start

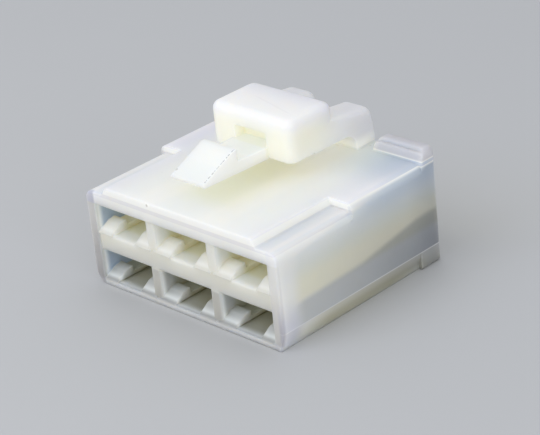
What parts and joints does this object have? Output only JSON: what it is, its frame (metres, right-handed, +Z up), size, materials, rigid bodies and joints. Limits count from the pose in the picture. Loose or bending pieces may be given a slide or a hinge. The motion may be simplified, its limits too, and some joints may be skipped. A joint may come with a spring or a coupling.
{
  "type": "receptacle terminal housing",
  "caption": "Two-row receptacle housing for flat tab terminals, with open cavities right through and a flexing latch with a press pad and hook on top.",
  "frame": {"origin": "middle of the footprint, on the underside", "axes": "+X across the width, to the right when the wire side is seen from the mating face, +Y from the mating face to the wire side, +Z up towards the latch"},
  "size_m": [0.03, 0.026, 0.02],
  "materials": {
    "natural_nylon": "uncoloured moulded nylon, milky and slightly see-through, satin"
  },
  "bodies": {
    "root": {"housing": "natural_nylon"}
  },
  "joints": []
}
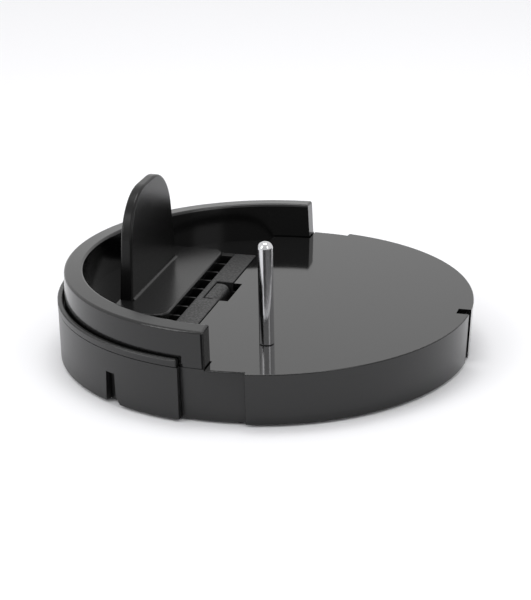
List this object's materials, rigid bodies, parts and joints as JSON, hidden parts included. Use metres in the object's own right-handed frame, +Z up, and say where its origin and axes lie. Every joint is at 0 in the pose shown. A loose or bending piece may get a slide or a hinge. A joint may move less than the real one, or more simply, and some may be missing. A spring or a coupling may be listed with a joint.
{
  "type": "docking base",
  "caption": "Low round docking base with a half-ring fence, sliding L-shaped paddle, ribbed bed, latched cover plate and an upright steel pin.",
  "frame": {"origin": "centre of the footprint, on the floor under the rubber feet", "axes": "+Z up, +X from the paddle towards the notched rim, +Y along the latch bar away from the pin"},
  "size_m": [0.2009, 0.1982, 0.0804],
  "materials": {
    "plate_black": "smooth satin-gloss moulded plastic",
    "gloss_black": "glossy moulded plastic",
    "paddle_black": "semi-gloss moulded plastic",
    "satin_black": "satin moulded plastic",
    "bed_black": "satin moulded plastic",
    "textured_black": "fine spark texture",
    "polished_steel": "polished",
    "screw_steel": "zinc plated",
    "weight_iron": "black oxide",
    "rubber": "matte rubber"
  },
  "bodies": {
    "base": {"core_housing": "satin_black", "rear_deck": "plate_black", "base_plate": "satin_black", "rubber_feet": "rubber", "base_screws": "screw_steel", "ballast_weight": "weight_iron", "curved_fence": "gloss_black", "fence_screws": "screw_steel", "rear_skirt": "satin_black", "skirt_rail": "satin_black", "skirt_screws": "screw_steel", "ribbed_bed": "bed_black", "bed_screws": "screw_steel", "latch_bar": "textured_black", "bar_screws": "screw_steel", "latch_pivot": "screw_steel", "latch_spring": "screw_steel"},
    "latch": {"latch_tab": "textured_black"},
    "cover": {"cover_plate": "plate_black", "locating_pin": "polished_steel", "pin_backing_plate": "screw_steel", "pin_washer": "screw_steel", "pin_screw": "screw_steel"},
    "paddle": {"paddle": "paddle_black", "paddle_runner": "bed_black", "friction_pads": "rubber", "runner_screws": "screw_steel"}
  },
  "joints": [
    {"name": "latch_press", "type": "hinge", "parent": "base", "child": "latch", "pos_m": [-0.0266, 0, 0.0194], "axis": [0, 1, 0], "range_deg": [0, 10], "stiffness_Nm_per_rad": 0.03, "springref_deg": -8.59, "deforming": ["latch_spring"]},
    {"name": "cover_slide", "type": "slide", "parent": "base", "child": "cover", "axis": [1, 0, 0], "range_m": [0, 0.007]},
    {"name": "paddle_slide", "type": "slide", "parent": "base", "child": "paddle", "axis": [1, 0, 0], "range_m": [-0.008, 0.0033]}
  ]
}
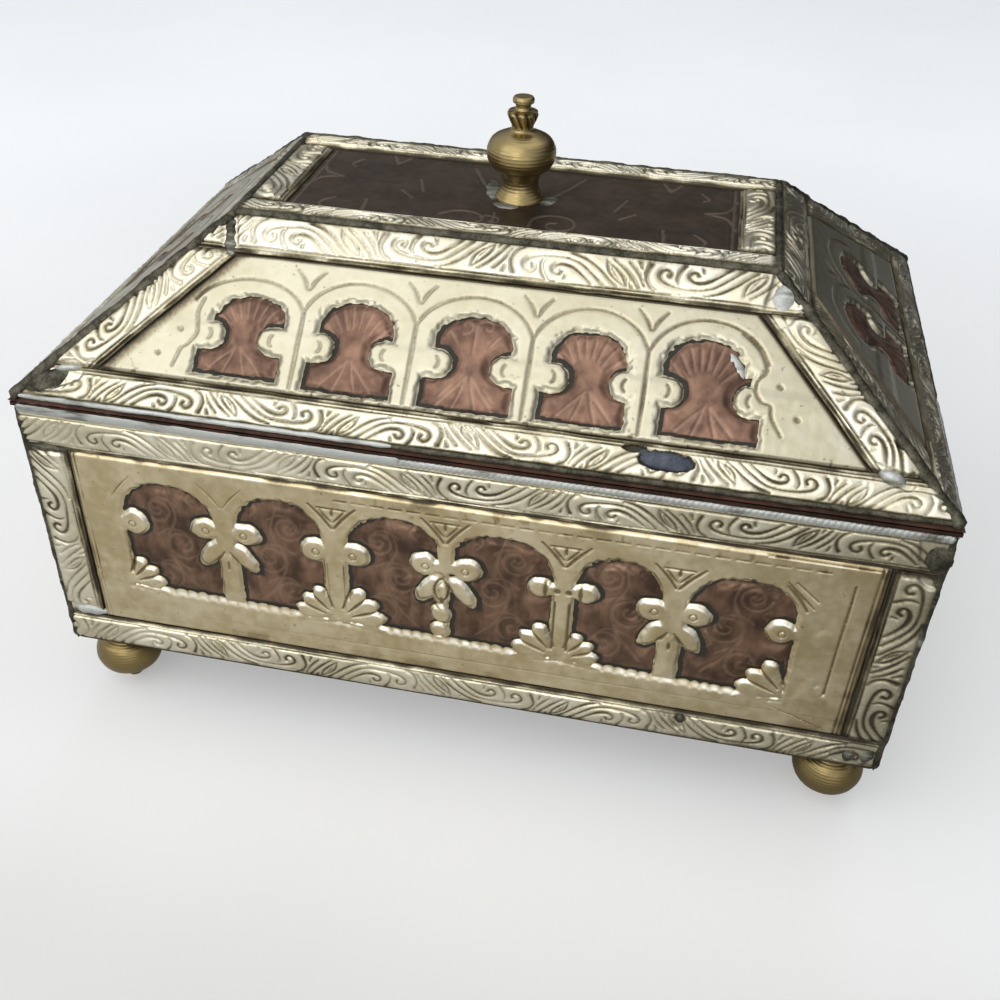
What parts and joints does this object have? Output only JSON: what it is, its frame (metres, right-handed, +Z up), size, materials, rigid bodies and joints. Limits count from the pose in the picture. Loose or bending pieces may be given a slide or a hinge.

end

» Task instructions: Go through the records and print each one exactly.

» Exercise solution:
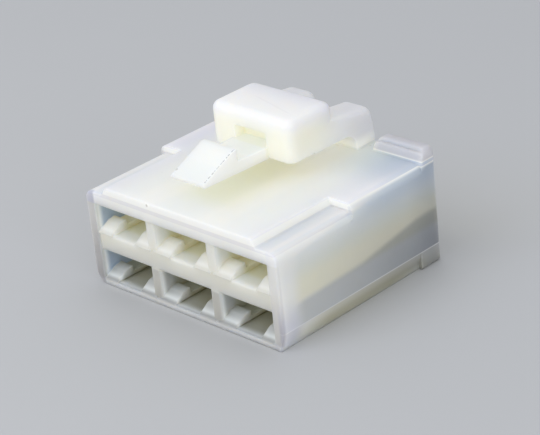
What parts and joints does this object have? Output only JSON: what it is, its frame (metres, right-handed, +Z up), size, materials, rigid bodies and joints. Limits count from the pose in the picture. Loose or bending pieces may be given a slide or a hinge. The motion may be simplified, its limits too, and some joints may be skipped. A joint may come with a spring or a coupling.
{
  "type": "receptacle terminal housing",
  "caption": "Two-row receptacle housing for flat tab terminals, with open cavities right through and a flexing latch with a press pad and hook on top.",
  "frame": {"origin": "middle of the footprint, on the underside", "axes": "+X across the width, to the right when the wire side is seen from the mating face, +Y from the mating face to the wire side, +Z up towards the latch"},
  "size_m": [0.03, 0.026, 0.02],
  "materials": {
    "natural_nylon": "uncoloured moulded nylon, milky and slightly see-through, satin"
  },
  "bodies": {
    "root": {"housing": "natural_nylon"}
  },
  "joints": []
}
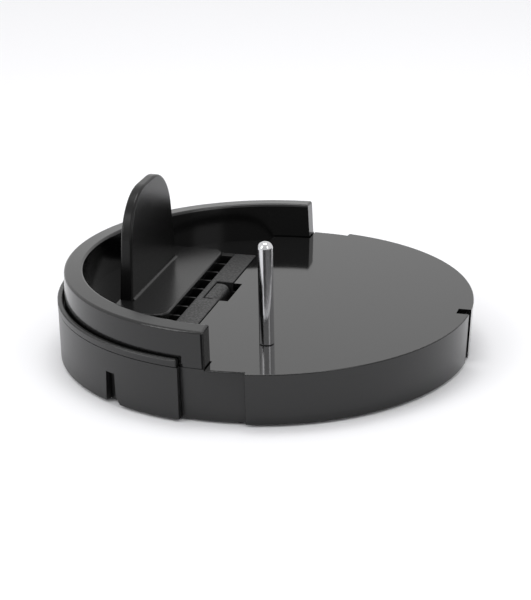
List this object's materials, rigid bodies, parts and joints as JSON, hidden parts included. Use metres in the object's own right-handed frame, +Z up, and say where its origin and axes lie. Every joint is at 0 in the pose shown. A loose or bending piece may get a slide or a hinge. A joint may move less than the real one, or more simply, and some may be missing. A spring or a coupling may be listed with a joint.
{
  "type": "docking base",
  "caption": "Low round docking base with a half-ring fence, sliding L-shaped paddle, ribbed bed, latched cover plate and an upright steel pin.",
  "frame": {"origin": "centre of the footprint, on the floor under the rubber feet", "axes": "+Z up, +X from the paddle towards the notched rim, +Y along the latch bar away from the pin"},
  "size_m": [0.2009, 0.1982, 0.0804],
  "materials": {
    "plate_black": "smooth satin-gloss moulded plastic",
    "gloss_black": "glossy moulded plastic",
    "paddle_black": "semi-gloss moulded plastic",
    "satin_black": "satin moulded plastic",
    "bed_black": "satin moulded plastic",
    "textured_black": "fine spark texture",
    "polished_steel": "polished",
    "screw_steel": "zinc plated",
    "weight_iron": "black oxide",
    "rubber": "matte rubber"
  },
  "bodies": {
    "base": {"core_housing": "satin_black", "rear_deck": "plate_black", "base_plate": "satin_black", "rubber_feet": "rubber", "base_screws": "screw_steel", "ballast_weight": "weight_iron", "curved_fence": "gloss_black", "fence_screws": "screw_steel", "rear_skirt": "satin_black", "skirt_rail": "satin_black", "skirt_screws": "screw_steel", "ribbed_bed": "bed_black", "bed_screws": "screw_steel", "latch_bar": "textured_black", "bar_screws": "screw_steel", "latch_pivot": "screw_steel", "latch_spring": "screw_steel"},
    "latch": {"latch_tab": "textured_black"},
    "cover": {"cover_plate": "plate_black", "locating_pin": "polished_steel", "pin_backing_plate": "screw_steel", "pin_washer": "screw_steel", "pin_screw": "screw_steel"},
    "paddle": {"paddle": "paddle_black", "paddle_runner": "bed_black", "friction_pads": "rubber", "runner_screws": "screw_steel"}
  },
  "joints": [
    {"name": "latch_press", "type": "hinge", "parent": "base", "child": "latch", "pos_m": [-0.0266, 0, 0.0194], "axis": [0, 1, 0], "range_deg": [0, 10], "stiffness_Nm_per_rad": 0.03, "springref_deg": -8.59, "deforming": ["latch_spring"]},
    {"name": "cover_slide", "type": "slide", "parent": "base", "child": "cover", "axis": [1, 0, 0], "range_m": [0, 0.007]},
    {"name": "paddle_slide", "type": "slide", "parent": "base", "child": "paddle", "axis": [1, 0, 0], "range_m": [-0.008, 0.0033]}
  ]
}
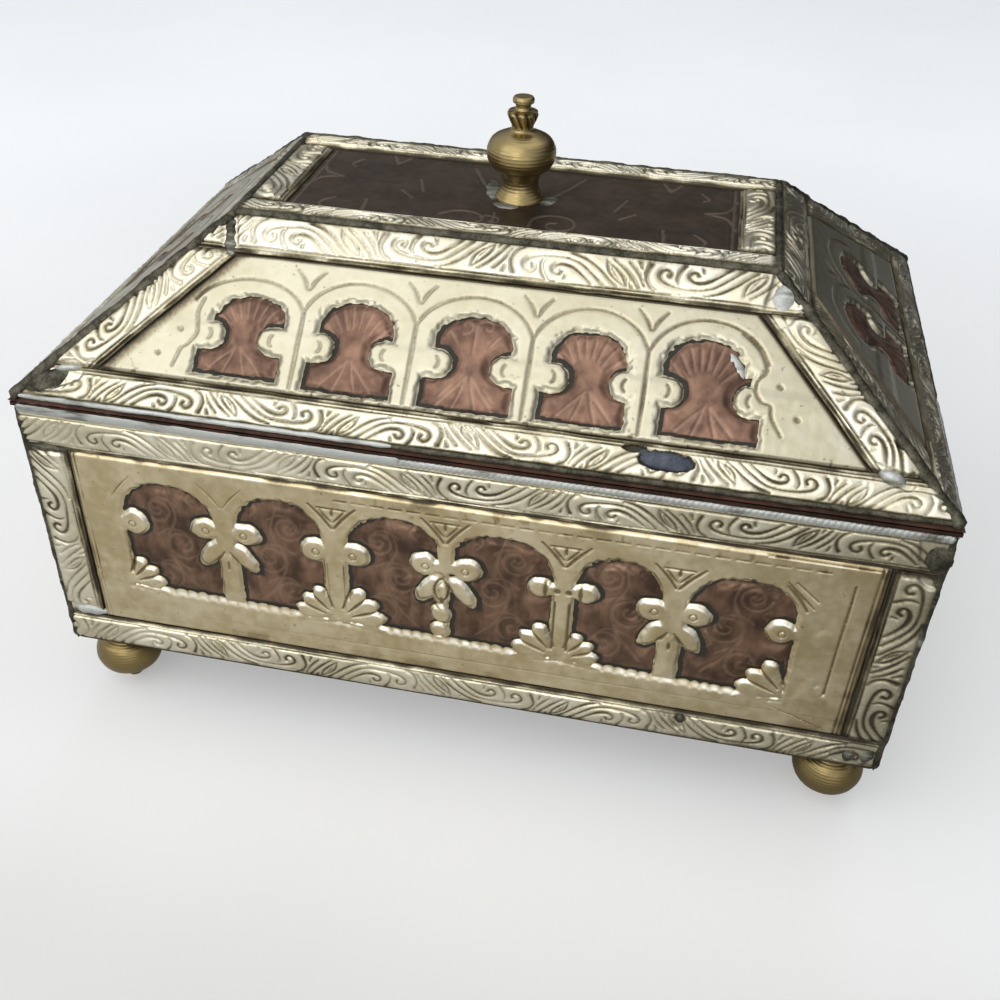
What parts and joints does this object have? Output only JSON: what it is, its frame (metres, right-handed, +Z up), size, materials, rigid bodies and joints. Limits count from the pose in the picture. Loose or bending pieces may be given a slide or a hinge.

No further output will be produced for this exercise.